Abattu à la sortie de son garage
Mais, là encore, l'enquête va prendre un incroyable détour. En juillet dernier, une spécialiste du coaching d'entreprise échappe à une tentative d'assassinat alors qu'elle s'apprête à quitter son domicile de Créteil (Val-de-Marne). Deux militaires en poste à la DGSE l'attendent, armés, devant chez elle. L'un d'eux reconnaît qu'il a pour mission de la tuer et affirme agir au nom de l'Etat. Plusieurs personnes suspectées d'avoir participé à ce projet sont arrêtées. Mais l'identité du commanditaire demeure inconnue.
La semaine dernière, une nouvelle vague d'interpellations intervient. Daniel B., un ancien commandant de la Direction centrale du renseignement intérieur (DCRI, l'ancêtre de la DGSI), s'épanche. Il raconte faire partie d'un groupuscule de francs-maçons reconvertis dans l'exécution de contrats et reconnaît son implication dans le projet d'assassinat de la coach. Le commanditaire présumé, arrêté dans la foulée, serait un concurrent de la quinquagénaire.
Daniel B. explique ensuite que son officine est déjà passée à l'acte une première fois en s'en prenant à un pilote de course enterré dans une forêt. En l'occurrence Laurent Pasquali. Ce dernier aurait été abattu à la sortie de son garage puis enterré. L'exécuteur présumé de cette sinistre mission est un homme de 30 ans spécialiste de la sécurité privée. Déjà mis en cause dans la tentative d'assassinat de la coach, il lui avait à l'époque envoyé une photo du corps pour prouver son geste. Il s'agissait alors de faire croire à une disparition. Le plan machiavélique avait jusqu'ici parfaitement fonctionné.
« On savait qu'il avait des relations pas très nettes »
Selon Daniel B., ce règlement de comptes serait lié à une histoire de dettes entre la victime et l'un des membres de l'officine, lui aussi arrêté ces derniers jours. « Laurent était certes toujours en quête d'argent pour financer ses courses. On savait qu'il avait des relations pas forcément très nettes mais on ne pouvait pas imaginer qu'il finirait ainsi. C'est atroce », s'indigne un de ses camarades. « C'était un homme très cultivé mais très secret, appuie Gilles Gaignault, le fondateur du site autonewsinfo.com. Il avait la réputation de fréquenter le milieu. »
Originaire de la région parisienne, Laurent Pasquali se faisait parfois passer pour un Corse en raison de son patronyme. « Cela fait partie de son personnage », s'amuse un de ses amis.
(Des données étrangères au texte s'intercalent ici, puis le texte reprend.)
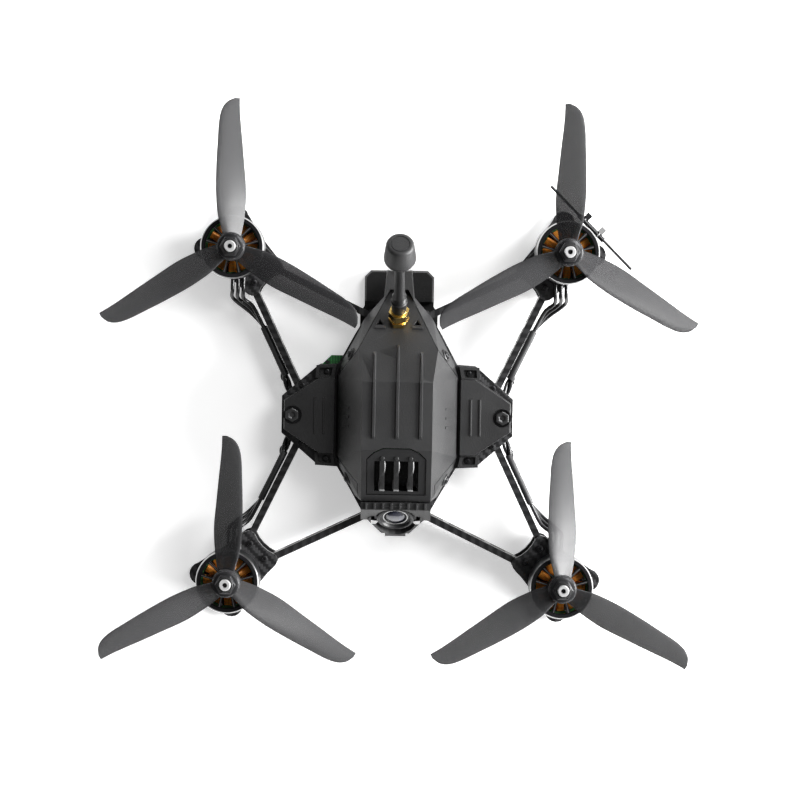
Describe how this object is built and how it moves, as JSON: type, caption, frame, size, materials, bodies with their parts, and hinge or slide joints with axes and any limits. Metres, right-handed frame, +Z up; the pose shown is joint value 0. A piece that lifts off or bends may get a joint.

Célibataire sans enfant, il avait pour unique passion la course auto. En 2008, il avait participé aux 24 heures du Mans. « Il conduisait très très bien, il faisait partie des meilleurs amateurs », salue Anthony Beltoise. En 2011, les deux hommes avaient remporté ensemble le Championnat de France GT sur une Porsche. Deux ans plus tard, ils terminaient seconds.
« C'est un choc terrible d'apprendre son décès, poursuit ce professionnel reconnu. Laurent était tout le temps de bonne humeur. N'ayant plus de nouvelles j'étais évidemment très inquiet. » Le parquet de Nanterre s'apprête à se dessaisir de l'enquête sur la mort de Laurent Pasquali pour la confier à la juge parisienne qui instruit la tentative d'assassinat de Créteil. Les deux histoires, bien que totalement distinctes, sont désormais intimement liées.